OMG – it actually happened!
It is not often I speculate about businesses but back in January I said this of Oxford Metrics’ underperforming subsidiary Yotta:
If Oxford Metrics knows how to run one business well, maybe it can turn the other around. Failing that, just disposing of Yotta might improve Oxford Metrics.
Last week the company took the second option.
To recap. In January, Oxford Metrics was two businesses.
The main one, Vicon, makes motion capture technology used by doctors, industry and filmmakers to measure the movement of people and things. This business is very profitable and growing.
Yotta, its smaller, sometimes unprofitable child, supplies asset management software as a cloud-based service, primarily to local authorities. They use Yotta to catalogue and maintain assets like streetlights.
Yotta once made good profits surveying highway assets using vans equipped with cameras but it pivoted to focus on the software it had developed to manage the data it was collecting and sold off the surveying side.
I think it’s fair to say it never fulfilled its promise, which the company said extended beyond highways and local authorities into industry and utilities and internationally.
Yotta’s profitability dwindled and in 2019 and 2020 it made a loss. In 2021, pre-tax profit was less than £1 million, which makes Yotta’s price of £52 million remarkable (in a good way for Oxford Metrics shareholders).
The announcement could hardly have been worded more enticingly for a strategy geek like me:
The sale not only delivers significant value for Oxford Metrics’ shareholders in the near term but also brings increased clarity and focus to the Group’s stated five-year growth plan. This plan, targeted at growing revenue by 2.5x and returning the Group to 15% Adjusted PBT margins by the end of the plan, can now be undertaken with one core technology stack, unlocking greater operational leverage. The sale also brings greater coherence to the Group’s end markets, each of which is underpinned by structural growth drivers.
Source: Regulatory News Service (RNS), 30 May 2022
Let us unpack this statement. The beginning alludes to the windfall that will be invested in growing Vicon now. The end explains how losing Yotta increases Oxford Metrics’ focus. The two businesses had little in common, and certainly not the two most important things: the technology and their customers.

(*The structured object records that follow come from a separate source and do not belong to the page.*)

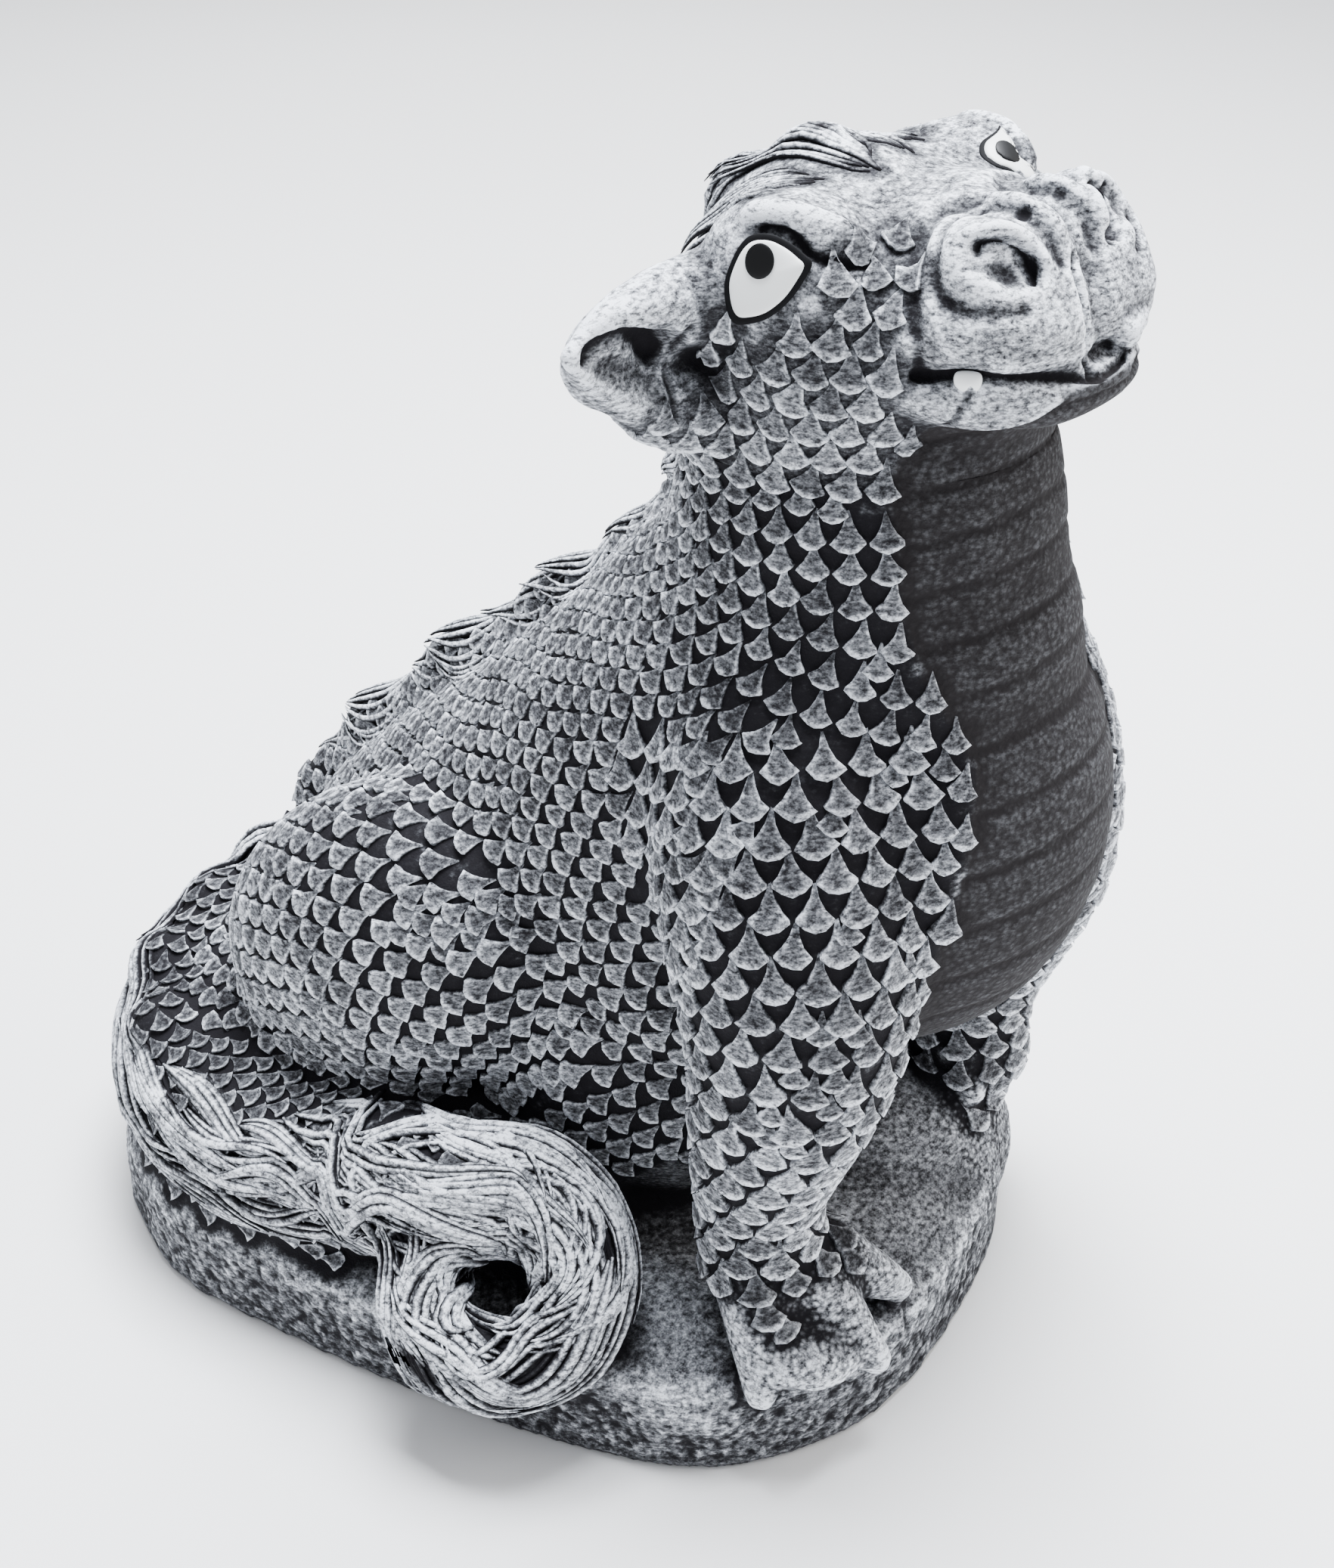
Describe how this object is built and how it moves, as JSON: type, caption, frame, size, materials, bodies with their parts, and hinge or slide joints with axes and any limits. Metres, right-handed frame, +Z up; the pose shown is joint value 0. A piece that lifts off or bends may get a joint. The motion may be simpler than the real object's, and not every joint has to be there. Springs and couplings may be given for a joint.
{
  "type": "dragon statue",
  "caption": "Seated cast-stone garden dragon with a scaled body, hairy crest and curled tail, moulded in one piece with a low rounded rock.",
  "frame": {"origin": "on the ground, under the middle of the statue's bounding box", "axes": "+Z up; the dragon faces -Y and its right side, where the tail curls, is -X"},
  "size_m": [0.2686, 0.3404, 0.3932],
  "materials": {
    "cast_stone": "dark grey cast stone, dry-brushed pale on its raised edges",
    "eye_white": "white paint on the eyes and teeth",
    "eye_black": "black paint on the pupils"
  },
  "bodies": {
    "root": {"dragon": "cast_stone"}
  },
  "joints": []
}
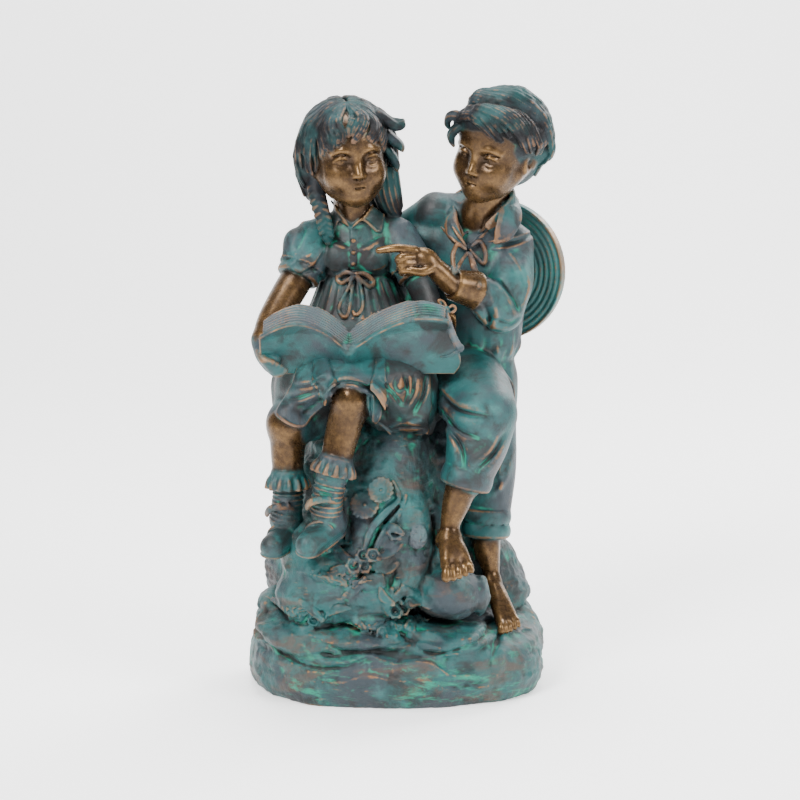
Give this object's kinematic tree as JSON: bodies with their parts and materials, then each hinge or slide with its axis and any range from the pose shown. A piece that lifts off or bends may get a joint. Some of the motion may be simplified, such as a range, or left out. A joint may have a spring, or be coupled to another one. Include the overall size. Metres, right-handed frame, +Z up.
{
  "type": "garden statue",
  "caption": "Cast garden statue of a girl and a boy reading an open book on a rock, with an oval base, flowers and a straw hat.",
  "frame": {"origin": "centre of the flat underside of the base", "axes": "+Z up, +X to the viewer's right, +Y towards the back of the statue; the children face -Y"},
  "size_m": [0.2031, 0.1537, 0.381],
  "materials": {
    "verdigris_bronze": "cast resin with an antique bronze and verdigris finish, satin on the skin and matt on the cloth and rock"
  },
  "bodies": {
    "root": {"statue": "verdigris_bronze"}
  },
  "joints": []
}
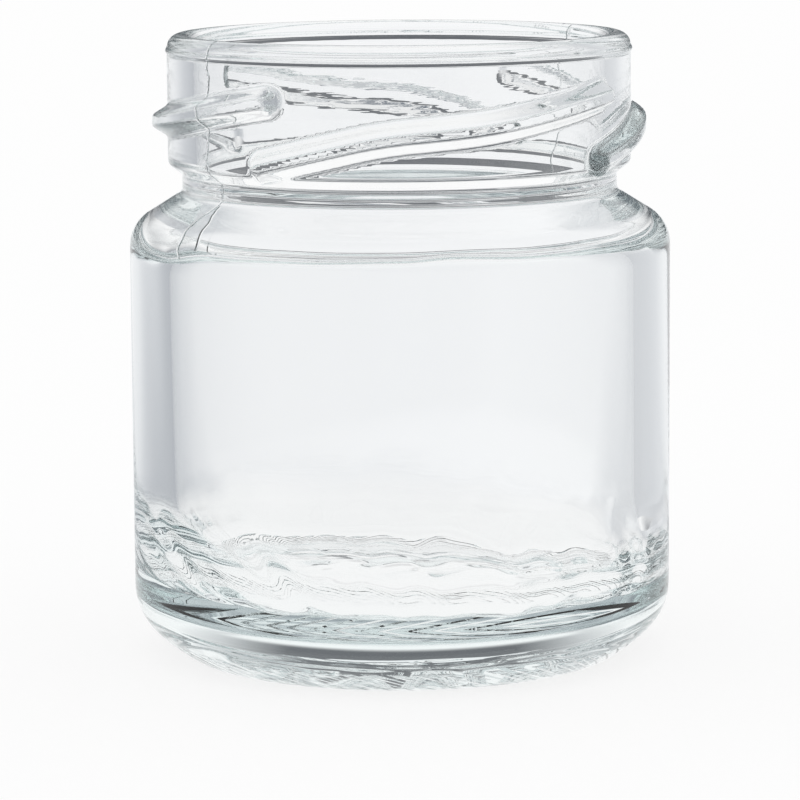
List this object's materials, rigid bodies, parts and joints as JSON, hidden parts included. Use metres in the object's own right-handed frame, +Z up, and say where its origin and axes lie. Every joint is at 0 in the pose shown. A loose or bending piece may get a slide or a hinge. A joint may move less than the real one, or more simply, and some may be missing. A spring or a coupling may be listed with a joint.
{
  "type": "preserving jar",
  "caption": "Small empty clear-glass preserving jar with a slanted-lug screw finish, sloping shoulder and rounded heel.",
  "frame": {"origin": "centre of the ring that the jar stands on", "axes": "+Z up along the jar's axis, from the base to the mouth; -Y is the front"},
  "size_m": [0.047, 0.047, 0.054],
  "materials": {
    "glass": "clear and polished, slightly wavy inside"
  },
  "bodies": {
    "root": {"jar": "glass"}
  },
  "joints": []
}
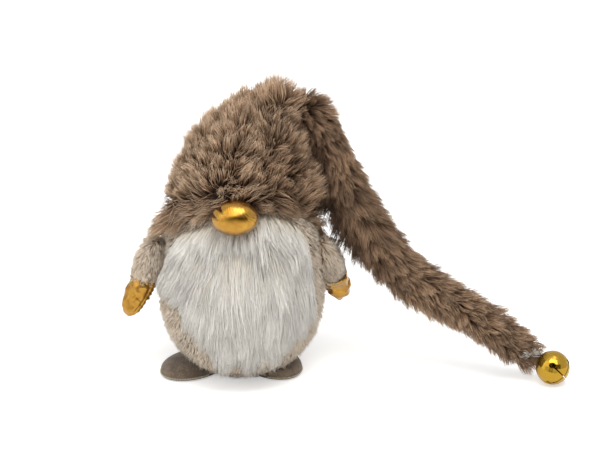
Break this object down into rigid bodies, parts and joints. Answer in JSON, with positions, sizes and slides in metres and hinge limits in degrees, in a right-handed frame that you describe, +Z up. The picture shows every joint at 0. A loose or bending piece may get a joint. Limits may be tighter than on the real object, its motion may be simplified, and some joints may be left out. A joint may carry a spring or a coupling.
{
  "type": "fur gnome ornament",
  "caption": "Weighted stuffed gnome with a round belly, long pile beard, ball nose, mitten hands, pad feet and a drooping fur hat that ends in a jingle bell.",
  "frame": {"origin": "centre of the flat base panel that the gnome stands on", "axes": "+Z up, -Y the way the gnome faces, +X to the right of someone who looks at its face"},
  "size_m": [0.2612, 0.1046, 0.1725],
  "materials": {
    "beige_plush": "short pile plush",
    "taupe_fur": "long wavy pile faux fur, dark at the root",
    "white_fur": "long straight pile faux fur",
    "gold_foil_cloth": "woven cloth with a crinkled gold foil face",
    "suede_felt": "brushed suede cloth",
    "fibre_fill": "loose polyester fibre",
    "cotton": "undyed cotton",
    "gold_plate": "bright gold plate on stamped metal",
    "steel": "plain ball"
  },
  "bodies": {
    "gnome": {"body_cover": "beige_plush", "base_panel": "suede_felt", "weight_bag": "cotton", "body_stuffing": "fibre_fill", "hat_crown": "taupe_fur", "hat_stuffing": "fibre_fill", "nose_cover": "gold_foil_cloth", "nose_stuffing": "fibre_fill"},
    "tail_upper": {"hat_tail_upper": "taupe_fur"},
    "tail_middle": {"hat_tail_middle": "taupe_fur"},
    "tail_lower": {"hat_tail_lower": "taupe_fur"},
    "tail_tip": {"hat_tail_tip": "taupe_fur", "bell_thread": "cotton"},
    "bell": {"bell_shell": "gold_plate", "bell_loop": "gold_plate"},
    "pellet": {"bell_pellet": "steel"},
    "beard": {"beard": "white_fur"},
    "arm_left": {"sleeve_left": "beige_plush", "mitten_left": "gold_foil_cloth", "arm_stuffing_left": "fibre_fill"},
    "arm_right": {"sleeve_right": "beige_plush", "mitten_right": "gold_foil_cloth", "arm_stuffing_right": "fibre_fill"},
    "foot_left": {"foot_upper_left": "suede_felt", "foot_sole_left": "suede_felt", "foot_padding_left": "fibre_fill"},
    "foot_right": {"foot_upper_right": "suede_felt", "foot_sole_right": "suede_felt", "foot_padding_right": "fibre_fill"}
  },
  "joints": [
    {"name": "tail_fold", "type": "hinge", "parent": "gnome", "child": "tail_upper", "pos_m": [0.042, 0, 0.154], "axis": [0, -1, 0], "range_deg": [0, 30]},
    {"name": "tail_middle_bend", "type": "hinge", "parent": "tail_upper", "child": "tail_middle", "pos_m": [0.06829, -0.0001, 0.09652], "axis": [-0.0498, -0.9988, 0], "range_deg": [0, 25]},
    {"name": "tail_lower_bend", "type": "hinge", "parent": "tail_middle", "child": "tail_lower", "pos_m": [0.09764, -0.00343, 0.05429], "axis": [-0.2015, -0.9795, 0], "range_deg": [0, 25]},
    {"name": "tail_tip_swing", "type": "hinge", "parent": "tail_lower", "child": "tail_tip", "pos_m": [0.13403, -0.01329, 0.03617], "axis": [0, 0, 1], "range_deg": [-25, 25]},
    {"name": "bell_swing", "type": "hinge", "parent": "tail_tip", "child": "bell", "pos_m": [0.17315, -0.01926, 0.01316], "axis": [0, 0, 1], "range_deg": [-25, 45]},
    {"name": "pellet_rattle", "type": "slide", "parent": "bell", "child": "pellet", "axis": [0, 0, 1], "range_m": [0, 0.012]},
    {"name": "beard_lift", "type": "hinge", "parent": "gnome", "child": "beard", "pos_m": [0, -0.0412, 0.0966], "axis": [-1, 0, 0], "range_deg": [0, 50]},
    {"name": "arm_left_swing", "type": "hinge", "parent": "gnome", "child": "arm_left", "pos_m": [-0.05, -0.005, 0.075], "axis": [-1, 0, 0], "range_deg": [-45, 80]},
    {"name": "arm_right_swing", "type": "hinge", "parent": "gnome", "child": "arm_right", "pos_m": [0.05, -0.004, 0.075], "axis": [-1, 0, 0], "range_deg": [-45, 80]},
    {"name": "foot_left_flex", "type": "hinge", "parent": "gnome", "child": "foot_left", "pos_m": [-0.01889, -0.00331, 0], "axis": [-0.1728, 0.985, 0], "range_deg": [0, 5]},
    {"name": "foot_right_flex", "type": "hinge", "parent": "gnome", "child": "foot_right", "pos_m": [0.01906, -0.00218, 0], "axis": [-0.1135, -0.9935, 0], "range_deg": [0, 5]}
  ]
}
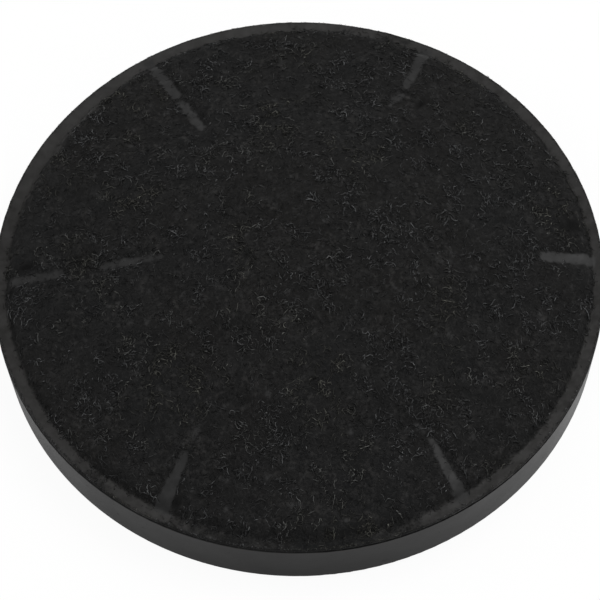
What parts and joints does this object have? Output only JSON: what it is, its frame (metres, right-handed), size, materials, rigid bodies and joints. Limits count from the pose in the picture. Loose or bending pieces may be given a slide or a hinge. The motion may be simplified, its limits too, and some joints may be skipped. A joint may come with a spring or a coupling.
{
  "type": "cooker hood carbon filter",
  "caption": "Round black moulded tray of activated carbon, closed by a crowned felt disc sealed on the rim and radial webs, with a bayonet socket at the rear.",
  "frame": {"origin": "middle of the rear face, on the plane that the rear rim rests on", "axes": "+Z out of the felt face along the axis of the disc, +X along one of the six webs"},
  "size_m": [0.19, 0.19, 0.0444],
  "materials": {
    "moulded_plastic": "satin moulded black",
    "filter_felt": "needled black felt, sealed smooth at the border",
    "liner_felt": "thin black felt",
    "carbon_granules": "loose black granules"
  },
  "bodies": {
    "root": {"housing": "moulded_plastic", "front_felt": "filter_felt", "rear_felt_1": "liner_felt", "rear_felt_2": "liner_felt", "rear_felt_3": "liner_felt", "rear_felt_4": "liner_felt", "rear_felt_5": "liner_felt", "rear_felt_6": "liner_felt", "carbon_bed_1": "carbon_granules", "carbon_bed_2": "carbon_granules", "carbon_bed_3": "carbon_granules", "carbon_bed_4": "carbon_granules", "carbon_bed_5": "carbon_granules", "carbon_bed_6": "carbon_granules"}
  },
  "joints": []
}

Only the middle of Oxford Metrics’ announcement unsettles me: The five-year plan to grow revenue by 150%.
When management pins its reputation on ambitious revenue targets, there is an incentive to go for broke
One of the ways Oxford Metrics plans to grow is by acquiring businesses to broaden its product range and its technological capabilities. Spending too much on acquisitions is an easy way to boost revenue and a well-known way for a company to go broke.
Diligent acquisitions could improve Oxford Metrics, though, and I would much rather it focus on the business with the most promise.
When the facts change…
When the facts change, I change my mind. Today that means that Oxford Metrics has moved above Luceco in the pecking order of my watchlist.